For some reason, the container plantings of tomatoes I planted just didn’t do well.
But Allyson had a bumper crop of cherry tomatoes.
She has the best location right between her driveway and sidewalk.
So, they are in the way- and she is happy to share them with anyone willing to pick them (like me!).
I have used them in salads, and in just plain eating. I put them in tomato tarts and marinated them. And yet,I still have more cherry tomatoes.
I have also refined my cherry tomato handling methods.
First- only pick the ones that haven’t split yet. Ripe, but not split.
Second- use as soon as possible.
Third- check often for the ones that have split after picking.
Fourth- use them first.
Fifth- peel off the skins before you cook them.
Sixth- chop tomatoes coarsely and discard seeds.
Perhaps you already knew all of these methods. I have had much better success in using these in recipes since I learned them.
Here is an original recipe for Braised Chicken and Cherry Tomatoes Italian.

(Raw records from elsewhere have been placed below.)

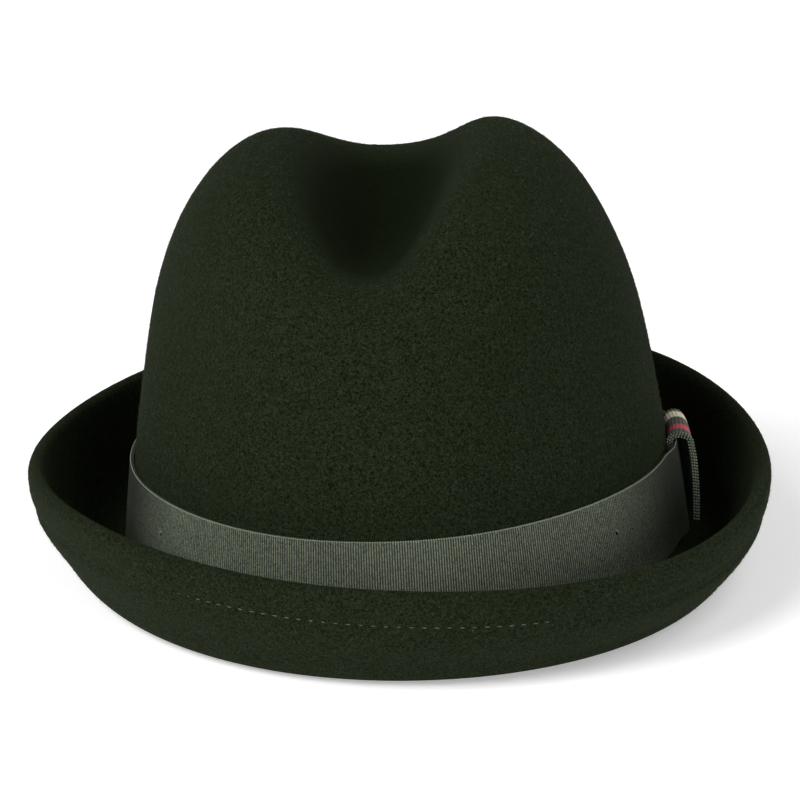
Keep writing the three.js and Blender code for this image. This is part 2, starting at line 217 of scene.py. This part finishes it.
fibres.links.new(fibres_in.outputs["Fibre Scale"], speckle.inputs["Scale"])
fibres.links.new(speckle.outputs["Fac"], sharpen.inputs["Value"])
fibres.links.new(fibres_in.outputs["Drift Share"], blend.inputs["Factor"])
fibres.links.new(sharpen.outputs["Result"], blend.inputs["A"])
fibres.links.new(drift.outputs["Fac"], blend.inputs["B"])
fibres.links.new(speckle.outputs["Fac"], relief.inputs[0])
fibres.links.new(clumps.outputs["Fac"], relief.inputs[1])
fibres.links.new(blend.outputs["Result"], fibres_out.inputs["Tone"])
fibres.links.new(relief.outputs["Value"], fibres_out.inputs["Height"])


def mapped(tree, attribute, from_min, from_max, to_min, to_max):
    """Reads a value stored on the mesh and brings it into another range."""
    stored = add_node(tree, "ShaderNodeAttribute", attribute_name=attribute)
    spread = add_node(tree, "ShaderNodeMapRange", {
        "From Min": from_min, "From Max": from_max, "To Min": to_min, "To Max": to_max})
    tree.links.new(stored.outputs["Fac"], spread.inputs["Value"])
    return spread.outputs["Result"]


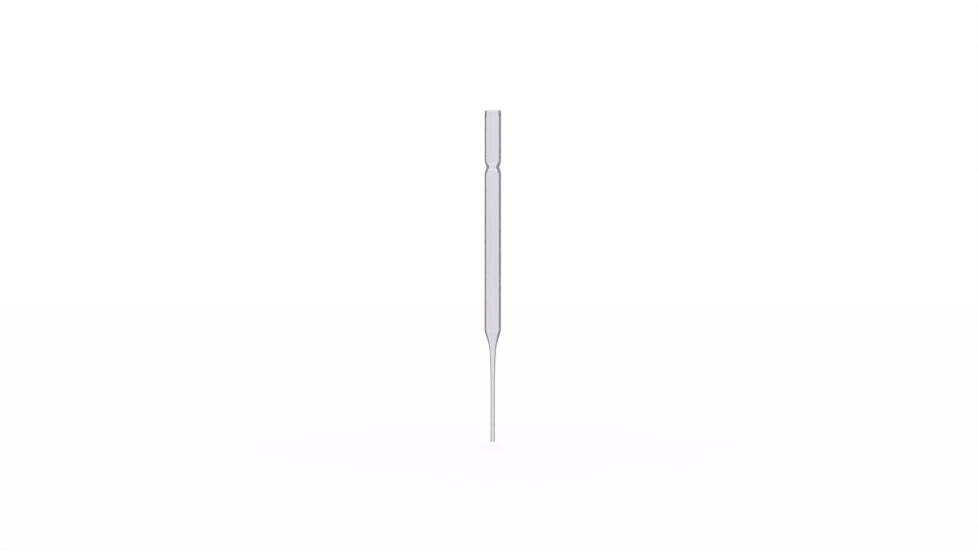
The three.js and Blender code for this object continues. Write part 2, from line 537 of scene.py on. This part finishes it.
# A colour Mix node has its factor on input 0, its two colours on 6 and 7, and its result on output 2.
with_dome = add(tree, "ShaderNodeMix", {"data_type": "RGBA", 7: (DOME, DOME, DOME, 1)},
                {0: lifted.outputs[0], 6: ring.outputs["Color"]})
with_table = add(tree, "ShaderNodeMix", {"data_type": "RGBA", 7: (TABLE, TABLE, TABLE, 1)},
                 {0: sunk.outputs[0], 6: with_dome.outputs[2]})
room = add(tree, "ShaderNodeMix", {"data_type": "RGBA", "blend_type": "MULTIPLY", 0: 1.0},
           {6: with_table.outputs[2], 7: shade.outputs["Color"]})
print("dome", DOME, "table", TABLE, "sweep from", foot, "to", head)

# %% [markdown]
# ## A plain white ground
#
# The camera itself looks at plain white, as if the room ended in an overexposed sweep. Only rays
# that have met the glass see the panels, so the object alone carries their pattern and the ground
# stays clean from every side.

# %% What the camera sees directly
studio = add(tree, "ShaderNodeBackground", links={"Color": room.outputs[2]})
ground = add(tree, "ShaderNodeBackground", {"Color": linear("#ffffff"), "Strength": 1.0})
path = add(tree, "ShaderNodeLightPath")
seen = add(tree, "ShaderNodeMixShader", links={
    0: path.outputs["Is Camera Ray"], 1: studio.outputs[0], 2: ground.outputs[0],
})
add(tree, "ShaderNodeOutputWorld", links={"Surface": seen.outputs[0]})
print("world:", len(tree.nodes), "nodes")

# %% [markdown]
# ## The camera
#
# The camera stands level with the middle of the pipette, straight in front of it, as for a
# catalogue picture. It is 65 cm away, so the tube is seen as good as side on, and only a touch of
# the rim's and the tip's faces shows. Its picture is 43 cm wide, about three times the pipette's
# length.

# %% The camera
CAMERA_AWAY = 0.65
SEEN_WIDTH = 0.4314
SENSOR_WIDTH = 36    # of a full-frame camera, in mm
NEAREST_SEEN = 0.01
CAMERA_ASIDE = -1.67 * MM
CAMERA_LIFT = 0.58 * MM
CAMERA_ROLL = math.radians(-0.035)

camera_data = bpy.data.cameras.new("camera")
camera_data.sensor_width = SENSOR_WIDTH
camera_data.lens = SENSOR_WIDTH * CAMERA_AWAY / SEEN_WIDTH
camera_data.clip_start = NEAREST_SEEN
camera = bpy.data.objects.new("camera", camera_data)
bpy.context.scene.collection.objects.link(camera)
camera.location = (CAMERA_ASIDE, -CAMERA_AWAY, (RIM_Z + TIP_Z) / 2 + CAMERA_LIFT)
camera.rotation_euler = (math.pi / 2, CAMERA_ROLL, 0)
bpy.context.scene.camera = camera
bpy.context.scene.view_settings.view_transform = "Standard"
print("camera:", round(camera_data.lens, 1), "mm lens,", CAMERA_AWAY, "m away")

1 to 1 1/2 cups cherry tomatoes
1 cut up chicken, fat removed
1/2 cup Italian dressing
1 large onion, chopped
2 cloves garlic, diced
3/4 cup chicken broth or water
2 TBS olive oil
1 lb. egg noodles or pasta, cooked
Marinate chicken pieces in Italian dressing- at least 2 hours in fridge.
Using large pot, heat on medium , drizzle with olive oil. And sautee chicken until browned, turn over and brown other side.

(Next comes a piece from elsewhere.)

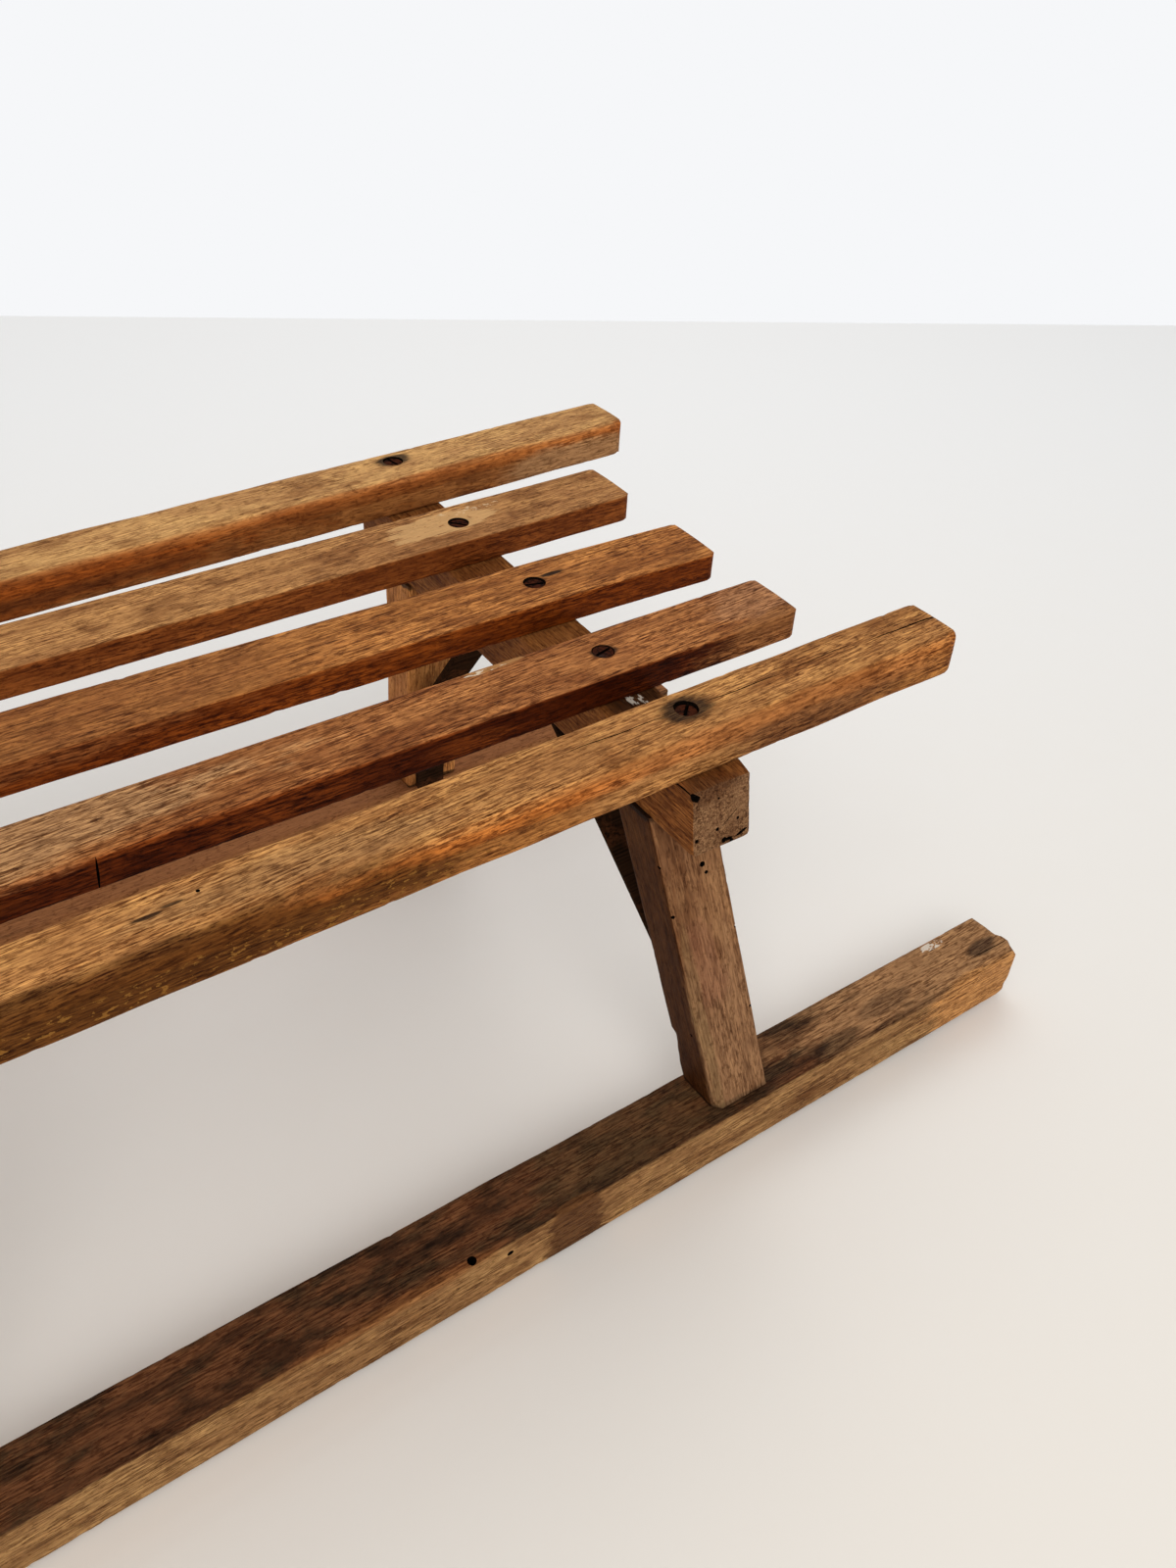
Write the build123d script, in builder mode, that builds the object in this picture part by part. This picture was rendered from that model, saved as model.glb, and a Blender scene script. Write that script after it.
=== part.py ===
"""Slatted wooden sled: two runners bent up at the front, two bridges, five seat slats.

Millimetres. +X forward, +Y to the sled's left, +Z up. The origin is on the floor,
under the middle of the sled's overall length and width.
"""
import os
from math import atan2, cos, hypot, radians, sin, tan

from build123d import *

# ---------------------------------------------------------------- driving dimensions
overall_length = 912.0       # left runner's tail to the front ends of the outer slats
joint_clearance = 0.15       # all round a tenon, a rod or a shank in its hole
shoe_clearance = 0.1         # between a steel shoe and the wood it is nailed to

# Runners: one bar each, straight on the snow and bent up into a horn at the front.
runner_spread = 299.5        # between the runners' centre lines
runner_width = 33.6
runner_height = 32.3
runner_easing = 0.8          # chamfer along its edges
tail_radius = 12.0           # rounding under the tail end
tail_cuts = {"left": 0.0, "right": 17.0}    # how far each tail stands ahead of the sled's rear end
bend_radius = 215.0          # of the runner's centre line
bend_angle = 78.0            # the horn's top still leans forward by the rest of a right angle
horn_setback = 8.0           # from the slats' front ends back to the shoe's front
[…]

Add onions to chicken and stir to keep from burning. When onions turn translucent, add garlic and sautee for another 5 minutes or so.
Add water or broth, turn heat to medium low and braise for about 20 minutes, then add cherry tomatoes and cover. Continue to braise for another 15 minutes, stirring every 5 minutes or so.
Make sure you follow the above cherry tomato handling methods-
you don’t want the skins to become little strings in the sauce and the seeds
will burn to the bottom of the pan.
It is really, really delicious- even Frank remarked on it several times last night.
And it used up a fair amount of cherry tomatoes, as well!